*** Material provided

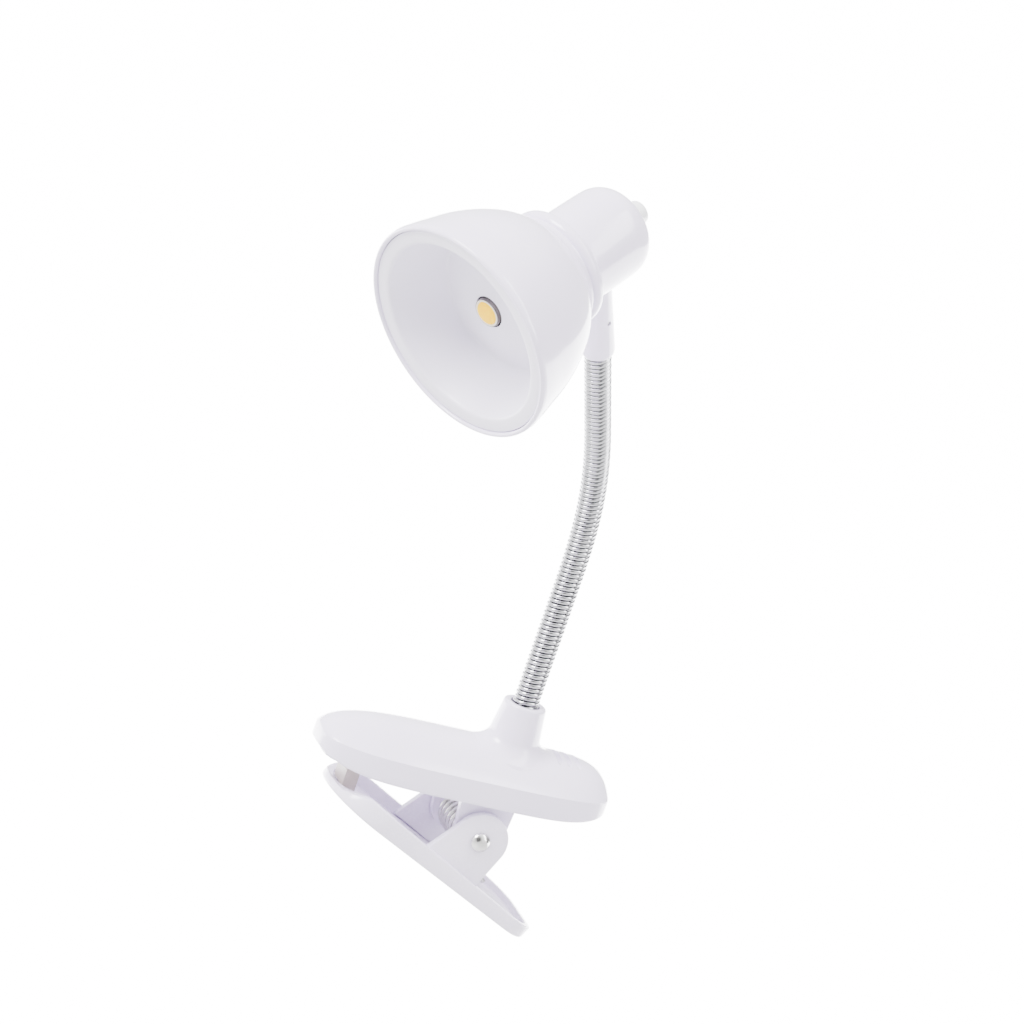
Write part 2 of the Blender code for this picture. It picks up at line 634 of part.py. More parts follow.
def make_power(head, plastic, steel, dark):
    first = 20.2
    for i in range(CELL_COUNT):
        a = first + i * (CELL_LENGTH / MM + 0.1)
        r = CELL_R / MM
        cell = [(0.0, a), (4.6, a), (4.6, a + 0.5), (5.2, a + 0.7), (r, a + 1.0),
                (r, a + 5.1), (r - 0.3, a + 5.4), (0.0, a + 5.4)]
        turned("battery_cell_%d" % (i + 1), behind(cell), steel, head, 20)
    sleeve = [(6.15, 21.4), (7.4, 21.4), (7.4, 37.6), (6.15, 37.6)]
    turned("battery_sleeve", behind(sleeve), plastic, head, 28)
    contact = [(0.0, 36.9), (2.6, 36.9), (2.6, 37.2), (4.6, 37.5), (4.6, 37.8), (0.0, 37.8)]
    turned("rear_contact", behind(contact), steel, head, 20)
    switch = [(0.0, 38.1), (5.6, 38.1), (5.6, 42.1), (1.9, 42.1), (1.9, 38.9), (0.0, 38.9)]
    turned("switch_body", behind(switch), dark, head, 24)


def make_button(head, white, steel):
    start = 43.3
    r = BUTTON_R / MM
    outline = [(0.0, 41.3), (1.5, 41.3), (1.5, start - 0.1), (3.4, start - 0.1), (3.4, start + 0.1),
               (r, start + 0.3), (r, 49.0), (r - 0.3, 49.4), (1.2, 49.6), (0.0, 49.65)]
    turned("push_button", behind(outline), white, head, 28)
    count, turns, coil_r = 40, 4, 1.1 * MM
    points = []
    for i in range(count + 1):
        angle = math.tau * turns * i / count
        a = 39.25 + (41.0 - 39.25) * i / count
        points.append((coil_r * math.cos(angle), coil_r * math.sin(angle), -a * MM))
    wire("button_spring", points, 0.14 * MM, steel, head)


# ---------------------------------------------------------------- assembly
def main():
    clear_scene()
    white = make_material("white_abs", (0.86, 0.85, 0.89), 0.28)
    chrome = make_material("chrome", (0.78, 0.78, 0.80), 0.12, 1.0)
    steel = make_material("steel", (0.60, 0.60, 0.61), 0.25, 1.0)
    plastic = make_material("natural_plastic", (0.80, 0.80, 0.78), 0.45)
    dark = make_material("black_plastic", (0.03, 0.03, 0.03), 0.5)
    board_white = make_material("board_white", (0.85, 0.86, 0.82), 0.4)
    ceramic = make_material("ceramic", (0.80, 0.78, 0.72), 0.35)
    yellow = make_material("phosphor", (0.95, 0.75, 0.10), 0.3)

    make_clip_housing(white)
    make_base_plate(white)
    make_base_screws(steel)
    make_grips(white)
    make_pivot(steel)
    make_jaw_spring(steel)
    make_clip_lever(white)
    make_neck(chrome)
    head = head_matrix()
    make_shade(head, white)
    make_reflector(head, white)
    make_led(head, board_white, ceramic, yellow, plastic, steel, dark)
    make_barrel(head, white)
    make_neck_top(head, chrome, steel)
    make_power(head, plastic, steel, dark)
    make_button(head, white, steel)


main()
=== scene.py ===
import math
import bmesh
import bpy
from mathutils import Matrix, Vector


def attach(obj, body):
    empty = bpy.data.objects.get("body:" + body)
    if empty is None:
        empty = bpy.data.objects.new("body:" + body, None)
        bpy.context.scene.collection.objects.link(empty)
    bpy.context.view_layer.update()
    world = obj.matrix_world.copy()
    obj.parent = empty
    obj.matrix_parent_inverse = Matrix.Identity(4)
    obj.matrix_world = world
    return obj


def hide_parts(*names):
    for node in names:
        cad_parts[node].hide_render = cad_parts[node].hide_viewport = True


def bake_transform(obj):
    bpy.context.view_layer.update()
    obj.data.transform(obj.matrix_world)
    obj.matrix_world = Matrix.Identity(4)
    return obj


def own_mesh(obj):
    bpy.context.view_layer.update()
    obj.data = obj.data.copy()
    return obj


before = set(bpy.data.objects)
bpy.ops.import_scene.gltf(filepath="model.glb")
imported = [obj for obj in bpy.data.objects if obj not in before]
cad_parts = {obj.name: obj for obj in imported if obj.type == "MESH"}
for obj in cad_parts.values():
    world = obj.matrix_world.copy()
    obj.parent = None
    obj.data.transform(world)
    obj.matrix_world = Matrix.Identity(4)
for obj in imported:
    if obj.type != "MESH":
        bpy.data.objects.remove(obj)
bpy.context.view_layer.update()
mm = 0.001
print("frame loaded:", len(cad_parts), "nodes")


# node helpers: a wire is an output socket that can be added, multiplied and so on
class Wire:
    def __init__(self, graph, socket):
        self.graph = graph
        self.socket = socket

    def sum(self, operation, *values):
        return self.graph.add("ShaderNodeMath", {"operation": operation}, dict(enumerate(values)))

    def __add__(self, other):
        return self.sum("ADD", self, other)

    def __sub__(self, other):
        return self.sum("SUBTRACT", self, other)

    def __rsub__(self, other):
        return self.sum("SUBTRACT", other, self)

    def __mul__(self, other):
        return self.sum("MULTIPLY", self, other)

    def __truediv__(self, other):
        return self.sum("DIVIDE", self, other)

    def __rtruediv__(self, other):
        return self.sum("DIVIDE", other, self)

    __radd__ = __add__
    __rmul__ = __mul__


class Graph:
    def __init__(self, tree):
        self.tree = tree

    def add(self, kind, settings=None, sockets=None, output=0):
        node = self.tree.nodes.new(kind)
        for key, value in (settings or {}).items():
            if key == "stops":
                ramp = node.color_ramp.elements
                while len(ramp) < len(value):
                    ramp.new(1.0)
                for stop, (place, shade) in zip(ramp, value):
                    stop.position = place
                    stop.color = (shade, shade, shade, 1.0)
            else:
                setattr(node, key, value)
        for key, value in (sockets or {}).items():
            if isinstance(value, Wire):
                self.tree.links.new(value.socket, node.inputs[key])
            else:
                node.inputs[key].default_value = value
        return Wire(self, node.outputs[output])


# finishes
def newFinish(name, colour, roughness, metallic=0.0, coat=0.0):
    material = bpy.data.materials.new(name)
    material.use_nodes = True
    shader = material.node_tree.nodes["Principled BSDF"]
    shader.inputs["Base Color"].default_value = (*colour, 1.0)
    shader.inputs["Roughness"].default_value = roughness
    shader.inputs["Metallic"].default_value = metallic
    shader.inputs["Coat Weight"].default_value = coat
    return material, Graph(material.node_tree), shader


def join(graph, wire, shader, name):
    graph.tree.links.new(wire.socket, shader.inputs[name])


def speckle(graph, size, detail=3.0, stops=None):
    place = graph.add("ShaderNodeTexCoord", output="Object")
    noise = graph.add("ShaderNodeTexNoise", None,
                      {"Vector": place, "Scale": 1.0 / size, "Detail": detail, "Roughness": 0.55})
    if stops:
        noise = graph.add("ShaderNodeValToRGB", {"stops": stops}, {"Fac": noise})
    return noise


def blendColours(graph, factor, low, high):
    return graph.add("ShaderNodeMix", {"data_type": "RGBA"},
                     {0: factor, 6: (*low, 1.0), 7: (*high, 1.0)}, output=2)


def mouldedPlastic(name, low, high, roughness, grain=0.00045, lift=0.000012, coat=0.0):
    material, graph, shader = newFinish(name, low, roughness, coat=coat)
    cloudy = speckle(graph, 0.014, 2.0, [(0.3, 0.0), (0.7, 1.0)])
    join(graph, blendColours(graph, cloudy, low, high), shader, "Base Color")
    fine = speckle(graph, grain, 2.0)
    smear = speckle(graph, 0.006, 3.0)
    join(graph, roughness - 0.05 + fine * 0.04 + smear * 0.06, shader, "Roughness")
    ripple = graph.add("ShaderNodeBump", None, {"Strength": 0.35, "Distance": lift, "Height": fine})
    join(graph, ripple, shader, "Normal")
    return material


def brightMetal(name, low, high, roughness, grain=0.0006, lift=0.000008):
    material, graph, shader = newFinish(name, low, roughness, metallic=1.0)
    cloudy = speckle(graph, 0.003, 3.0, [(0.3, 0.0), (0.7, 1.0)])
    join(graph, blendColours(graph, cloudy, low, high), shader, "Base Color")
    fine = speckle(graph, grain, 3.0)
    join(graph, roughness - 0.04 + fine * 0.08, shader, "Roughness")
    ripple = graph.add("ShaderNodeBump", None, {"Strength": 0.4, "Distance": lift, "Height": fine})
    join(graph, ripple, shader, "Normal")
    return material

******
*** Material provided

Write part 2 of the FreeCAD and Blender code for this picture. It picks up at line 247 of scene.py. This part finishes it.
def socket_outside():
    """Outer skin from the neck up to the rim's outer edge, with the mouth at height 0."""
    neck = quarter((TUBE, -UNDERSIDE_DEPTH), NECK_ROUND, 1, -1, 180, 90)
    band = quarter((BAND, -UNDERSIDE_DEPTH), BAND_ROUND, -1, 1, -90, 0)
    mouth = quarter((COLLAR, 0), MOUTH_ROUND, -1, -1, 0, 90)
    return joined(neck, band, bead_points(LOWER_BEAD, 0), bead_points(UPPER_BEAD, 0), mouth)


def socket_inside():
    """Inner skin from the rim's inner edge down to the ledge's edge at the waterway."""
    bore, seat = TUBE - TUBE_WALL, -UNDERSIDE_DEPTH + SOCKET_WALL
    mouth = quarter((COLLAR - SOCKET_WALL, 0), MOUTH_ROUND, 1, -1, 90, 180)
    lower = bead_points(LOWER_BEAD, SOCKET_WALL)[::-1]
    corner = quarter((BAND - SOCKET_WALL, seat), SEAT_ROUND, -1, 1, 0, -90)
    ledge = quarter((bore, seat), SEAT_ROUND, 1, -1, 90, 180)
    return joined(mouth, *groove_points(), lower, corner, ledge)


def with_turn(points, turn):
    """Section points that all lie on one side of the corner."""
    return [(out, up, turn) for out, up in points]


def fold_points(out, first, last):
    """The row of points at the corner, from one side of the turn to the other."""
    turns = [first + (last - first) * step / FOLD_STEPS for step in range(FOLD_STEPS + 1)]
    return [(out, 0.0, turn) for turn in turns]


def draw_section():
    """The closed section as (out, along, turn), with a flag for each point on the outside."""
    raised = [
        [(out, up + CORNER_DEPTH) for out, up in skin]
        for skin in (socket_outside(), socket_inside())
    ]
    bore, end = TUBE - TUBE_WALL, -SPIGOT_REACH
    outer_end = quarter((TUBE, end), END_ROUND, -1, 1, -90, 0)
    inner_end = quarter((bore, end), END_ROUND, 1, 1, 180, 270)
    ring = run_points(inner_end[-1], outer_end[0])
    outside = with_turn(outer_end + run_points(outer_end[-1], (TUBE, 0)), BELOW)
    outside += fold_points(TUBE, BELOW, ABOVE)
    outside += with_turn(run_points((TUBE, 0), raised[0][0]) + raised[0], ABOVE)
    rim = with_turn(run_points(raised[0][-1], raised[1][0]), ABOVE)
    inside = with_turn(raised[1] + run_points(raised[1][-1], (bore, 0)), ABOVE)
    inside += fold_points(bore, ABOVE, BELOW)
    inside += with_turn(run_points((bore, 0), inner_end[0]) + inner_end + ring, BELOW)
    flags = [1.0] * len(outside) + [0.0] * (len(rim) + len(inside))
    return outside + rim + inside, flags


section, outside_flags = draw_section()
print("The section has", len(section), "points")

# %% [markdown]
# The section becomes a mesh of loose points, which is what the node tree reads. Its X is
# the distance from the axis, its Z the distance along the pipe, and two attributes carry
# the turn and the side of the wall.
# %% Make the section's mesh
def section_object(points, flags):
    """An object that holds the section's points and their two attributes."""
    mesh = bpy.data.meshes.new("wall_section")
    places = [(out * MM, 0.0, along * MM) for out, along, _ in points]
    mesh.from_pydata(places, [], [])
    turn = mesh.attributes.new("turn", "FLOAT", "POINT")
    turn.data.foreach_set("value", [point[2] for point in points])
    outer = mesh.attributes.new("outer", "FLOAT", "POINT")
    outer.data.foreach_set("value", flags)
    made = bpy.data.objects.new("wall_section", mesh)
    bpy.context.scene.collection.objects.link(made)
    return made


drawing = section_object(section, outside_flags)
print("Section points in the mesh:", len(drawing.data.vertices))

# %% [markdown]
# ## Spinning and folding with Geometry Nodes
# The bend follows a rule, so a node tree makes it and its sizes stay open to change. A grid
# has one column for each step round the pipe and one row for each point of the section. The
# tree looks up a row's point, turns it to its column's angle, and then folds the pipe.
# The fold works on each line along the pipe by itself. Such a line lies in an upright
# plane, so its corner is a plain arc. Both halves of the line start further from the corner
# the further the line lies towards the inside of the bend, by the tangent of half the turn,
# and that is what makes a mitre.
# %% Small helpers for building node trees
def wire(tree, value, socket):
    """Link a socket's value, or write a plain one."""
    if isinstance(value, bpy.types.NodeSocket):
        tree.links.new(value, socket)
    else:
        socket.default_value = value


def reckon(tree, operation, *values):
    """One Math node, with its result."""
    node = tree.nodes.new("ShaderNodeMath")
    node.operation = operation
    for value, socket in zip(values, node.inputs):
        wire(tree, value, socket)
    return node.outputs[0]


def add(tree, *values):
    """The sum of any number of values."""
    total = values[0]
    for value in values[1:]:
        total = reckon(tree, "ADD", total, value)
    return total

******
*** Material provided

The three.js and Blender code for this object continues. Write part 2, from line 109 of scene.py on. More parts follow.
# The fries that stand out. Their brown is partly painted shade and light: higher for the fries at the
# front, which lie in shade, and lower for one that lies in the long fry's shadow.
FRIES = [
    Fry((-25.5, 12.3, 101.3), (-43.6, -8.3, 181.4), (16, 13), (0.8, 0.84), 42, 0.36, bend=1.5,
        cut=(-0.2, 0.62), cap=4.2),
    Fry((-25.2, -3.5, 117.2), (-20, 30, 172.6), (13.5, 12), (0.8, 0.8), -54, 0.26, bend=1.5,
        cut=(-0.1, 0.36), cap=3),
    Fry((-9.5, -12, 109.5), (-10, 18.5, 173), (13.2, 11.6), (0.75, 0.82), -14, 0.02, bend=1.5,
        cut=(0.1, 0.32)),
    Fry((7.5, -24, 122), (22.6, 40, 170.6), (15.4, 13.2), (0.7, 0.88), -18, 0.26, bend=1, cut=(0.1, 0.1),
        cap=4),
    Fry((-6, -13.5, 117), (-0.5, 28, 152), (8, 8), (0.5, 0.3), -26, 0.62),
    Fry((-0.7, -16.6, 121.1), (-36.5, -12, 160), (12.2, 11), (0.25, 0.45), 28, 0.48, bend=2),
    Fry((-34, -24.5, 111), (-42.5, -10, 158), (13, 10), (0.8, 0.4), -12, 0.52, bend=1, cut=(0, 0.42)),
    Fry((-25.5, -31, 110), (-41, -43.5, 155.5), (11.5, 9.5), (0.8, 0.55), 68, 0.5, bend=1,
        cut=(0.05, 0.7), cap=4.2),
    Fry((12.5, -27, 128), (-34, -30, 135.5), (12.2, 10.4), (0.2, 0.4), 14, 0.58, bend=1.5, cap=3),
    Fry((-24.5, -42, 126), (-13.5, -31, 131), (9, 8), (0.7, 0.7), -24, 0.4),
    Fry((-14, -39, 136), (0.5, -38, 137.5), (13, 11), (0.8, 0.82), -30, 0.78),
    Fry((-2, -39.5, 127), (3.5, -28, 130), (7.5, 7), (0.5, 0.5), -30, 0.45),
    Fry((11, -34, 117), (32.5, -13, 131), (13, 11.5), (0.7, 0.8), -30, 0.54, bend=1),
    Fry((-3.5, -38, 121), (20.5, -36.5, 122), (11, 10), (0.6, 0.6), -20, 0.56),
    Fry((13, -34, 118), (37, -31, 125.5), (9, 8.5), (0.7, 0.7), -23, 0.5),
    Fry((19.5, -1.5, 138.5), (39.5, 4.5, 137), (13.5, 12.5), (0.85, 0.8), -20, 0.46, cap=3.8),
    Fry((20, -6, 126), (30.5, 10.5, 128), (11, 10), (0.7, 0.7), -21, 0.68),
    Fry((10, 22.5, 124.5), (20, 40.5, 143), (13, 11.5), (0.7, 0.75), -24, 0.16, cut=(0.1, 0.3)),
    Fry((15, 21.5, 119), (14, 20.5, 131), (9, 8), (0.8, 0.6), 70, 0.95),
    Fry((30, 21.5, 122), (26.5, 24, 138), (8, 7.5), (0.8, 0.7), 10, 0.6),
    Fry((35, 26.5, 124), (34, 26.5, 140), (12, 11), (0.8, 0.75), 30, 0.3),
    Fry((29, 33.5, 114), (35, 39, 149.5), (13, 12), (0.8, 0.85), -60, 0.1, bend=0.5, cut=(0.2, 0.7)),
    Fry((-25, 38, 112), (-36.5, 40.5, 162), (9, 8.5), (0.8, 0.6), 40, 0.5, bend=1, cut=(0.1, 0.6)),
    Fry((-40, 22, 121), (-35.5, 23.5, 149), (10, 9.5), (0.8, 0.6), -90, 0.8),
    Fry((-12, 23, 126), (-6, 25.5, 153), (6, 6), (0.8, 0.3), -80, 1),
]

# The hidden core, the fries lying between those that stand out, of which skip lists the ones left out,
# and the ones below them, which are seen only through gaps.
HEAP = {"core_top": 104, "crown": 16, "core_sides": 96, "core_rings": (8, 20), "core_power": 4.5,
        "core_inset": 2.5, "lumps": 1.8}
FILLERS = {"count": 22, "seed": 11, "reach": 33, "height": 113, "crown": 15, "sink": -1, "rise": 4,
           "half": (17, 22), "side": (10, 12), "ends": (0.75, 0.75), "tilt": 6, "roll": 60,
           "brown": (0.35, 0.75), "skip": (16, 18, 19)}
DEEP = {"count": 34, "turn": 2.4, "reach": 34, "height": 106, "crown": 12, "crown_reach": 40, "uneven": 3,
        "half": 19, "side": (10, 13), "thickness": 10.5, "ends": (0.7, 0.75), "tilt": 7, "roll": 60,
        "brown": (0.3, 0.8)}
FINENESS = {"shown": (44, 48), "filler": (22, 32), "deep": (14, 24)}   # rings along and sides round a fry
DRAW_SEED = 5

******

• _Task_: Above are the entries. Output exactly the lines beginning with the line that has "make_clip_housing(white)" and ending with the line that has "obj.parent = None".

• _Answer to the task_:
    make_clip_housing(white)
    make_base_plate(white)
    make_base_screws(steel)
    make_grips(white)
    make_pivot(steel)
    make_jaw_spring(steel)
    make_clip_lever(white)
    make_neck(chrome)
    head = head_matrix()
    make_shade(head, white)
    make_reflector(head, white)
    make_led(head, board_white, ceramic, yellow, plastic, steel, dark)
    make_barrel(head, white)
    make_neck_top(head, chrome, steel)
    make_power(head, plastic, steel, dark)
    make_button(head, white, steel)


main()
=== scene.py ===
import math
import bmesh
import bpy
from mathutils import Matrix, Vector


def attach(obj, body):
    empty = bpy.data.objects.get("body:" + body)
    if empty is None:
        empty = bpy.data.objects.new("body:" + body, None)
        bpy.context.scene.collection.objects.link(empty)
    bpy.context.view_layer.update()
    world = obj.matrix_world.copy()
    obj.parent = empty
    obj.matrix_parent_inverse = Matrix.Identity(4)
    obj.matrix_world = world
    return obj


def hide_parts(*names):
    for node in names:
        cad_parts[node].hide_render = cad_parts[node].hide_viewport = True


def bake_transform(obj):
    bpy.context.view_layer.update()
    obj.data.transform(obj.matrix_world)
    obj.matrix_world = Matrix.Identity(4)
    return obj


def own_mesh(obj):
    bpy.context.view_layer.update()
    obj.data = obj.data.copy()
    return obj


before = set(bpy.data.objects)
bpy.ops.import_scene.gltf(filepath="model.glb")
imported = [obj for obj in bpy.data.objects if obj not in before]
cad_parts = {obj.name: obj for obj in imported if obj.type == "MESH"}
for obj in cad_parts.values():
    world = obj.matrix_world.copy()
    obj.parent = None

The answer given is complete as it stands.